Background
G.L., a juvenile, faced charges in two separate Denver Juvenile Court cases. In Case No. 23JD571, he was charged with third degree motor vehicle theft. In Case No. 24JD402, he was charged with third degree motor vehicle theft and second degree trespass to a motor vehicle involving a different victim — a property manager at West Nevada Townhomes. Under a global plea agreement, the prosecution dismissed the charges in Case No. 24JD402, and G.L. pleaded guilty under a deferred adjudication to motor vehicle theft in Case No. 23JD571. The agreement expressly reserved restitution “for all original counts” in both cases.
The property manager testified that while inspecting a unit with a broken window, he set his keyring — containing his car key fob and the property’s master keys — near the window. He observed G.L. in the unit that evening. The next morning, both his keys and his car were missing. He later recovered his car and key fob from an impound lot, but the master keys were never returned. Because the master keys provided access to all forty units, garages, and sprinkler rooms on the property, his employer required him to pay for re-keying the entire property, garnishing his paychecks $200 per week for two months. The property manager ultimately lost his job in part due to the incident.

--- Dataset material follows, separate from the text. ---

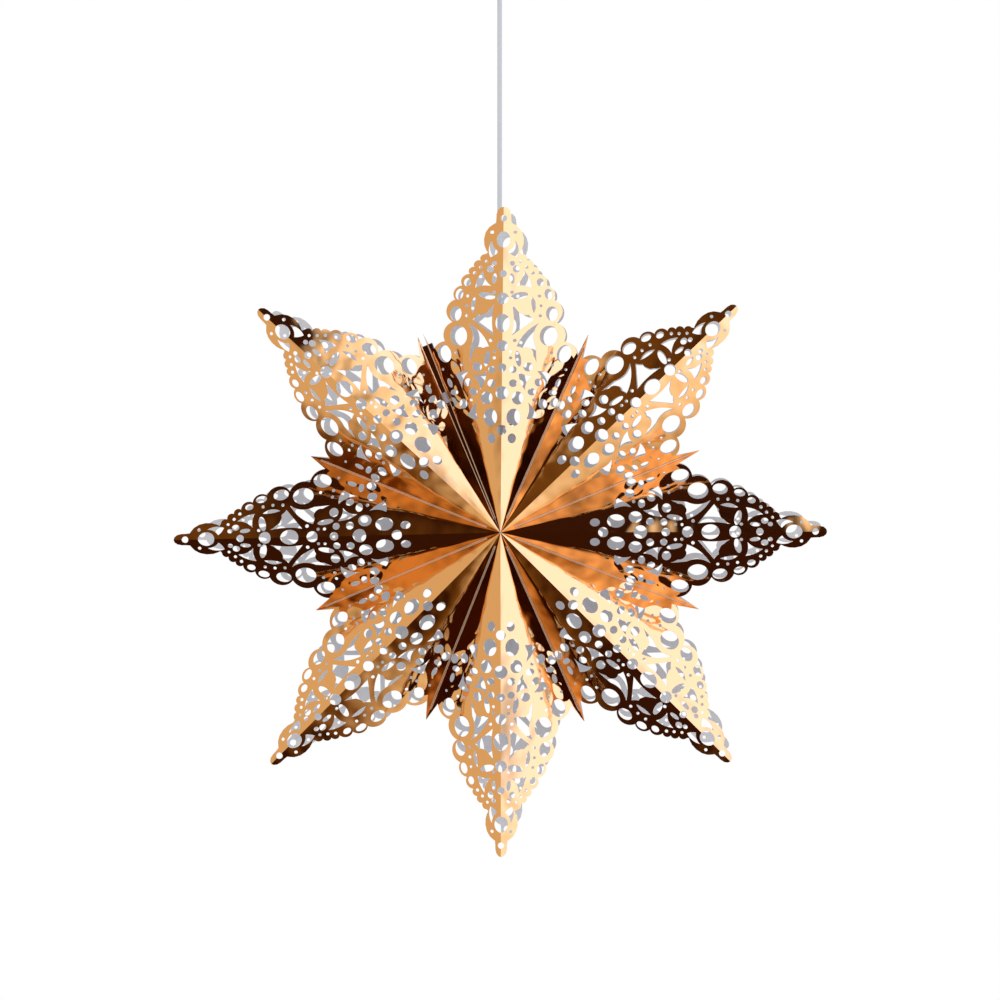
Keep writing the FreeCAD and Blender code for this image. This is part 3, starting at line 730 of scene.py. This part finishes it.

At the restitution hearing, the district court found that the prosecution proved causation by a preponderance of the evidence and ordered G.L. to pay $2,400 — the cost of re-keying the forty units, excluding a separate labor charge the court found unproven. G.L. appealed, arguing that (1) causation had not been established and (2) restitution for the master-key losses was legally impermissible because theft of the master keys was not an element of the charged offenses.
The Court’s Holding
The Court of Appeals affirmed the restitution order in full. On the causation question, the court reviewed the sufficiency of the evidence de novo and concluded that the circumstantial and direct evidence — the property manager’s testimony placing G.L. at the unit where the keys were left, the subsequent disappearance of both the keys and car, and the victim impact statement identifying G.L. as the person who “stole the keys” — was sufficient for a reasonable fact-finder to find by a preponderance of the evidence that G.L. took the keys and caused the resulting losses. The court noted that the plea agreement’s restitution reservation did not itself establish causation, but it did allow the court to consider losses tied to the dismissed charges so long as the prosecution separately proved proximate cause at the hearing.
On the legal scope of compensable losses, the court rejected G.L.’s argument that restitution was limited to losses directly tied to the elements of the charged offenses. Citing the Colorado restitution statute’s mandate of liberal construction and prior appellate decisions, the court held that restitution must be tied to the defendant’s unlawful conduct, not to specific elements of the crime. Because taking the keyring — including both the car key fob and the master keys — was a necessary step in stealing the vehicle, that act set in motion the natural and probable sequence of events that led to the need to re-key the property. The court found no intervening event broke the causal chain, and the re-keying costs were therefore a proximately caused, compensable loss.
Key Takeaways
- A plea agreement reserving restitution for dismissed charges preserves the prosecution’s ability to seek those losses but does not relieve the prosecution of its burden to prove proximate causation at the restitution hearing.
- Colorado courts apply a sufficiency-of-the-evidence standard when reviewing causation challenges in the restitution context, viewing all direct and circumstantial evidence in the light most favorable to the prosecution.
- Restitution is not limited to losses that correspond to elements of the charged offense; it extends to all pecuniary losses proximately caused by the defendant’s unlawful conduct, including collateral consequences that flow in a natural and probable sequence from that conduct.
- A victim impact statement, even standing alone, can be sufficient evidence to support a restitution order under Colorado law, as the rules of evidence do not apply at sentencing.
Why It Matters
This decision reinforces Colorado’s broad approach to juvenile restitution, confirming that the scope of compensable losses is defined by the defendant’s conduct — not by the four corners of the charging document. Defense counsel in delinquency cases must be aware that a plea agreement reserving restitution for dismissed counts opens the door to losses well beyond the technical elements of any single charge, and that circumstantial evidence presented through victim impact statements may be sufficient to satisfy the prosecution’s causation burden.
For prosecutors, the case validates the strategy of incorporating broad restitution language into global plea agreements and presenting victim impact statements as primary evidence of both loss and causation. Courts may rely on those statements even where witness testimony on cross-examination reveals uncertainty about specific facts, so long as the totality of the evidence supports causation by a preponderance.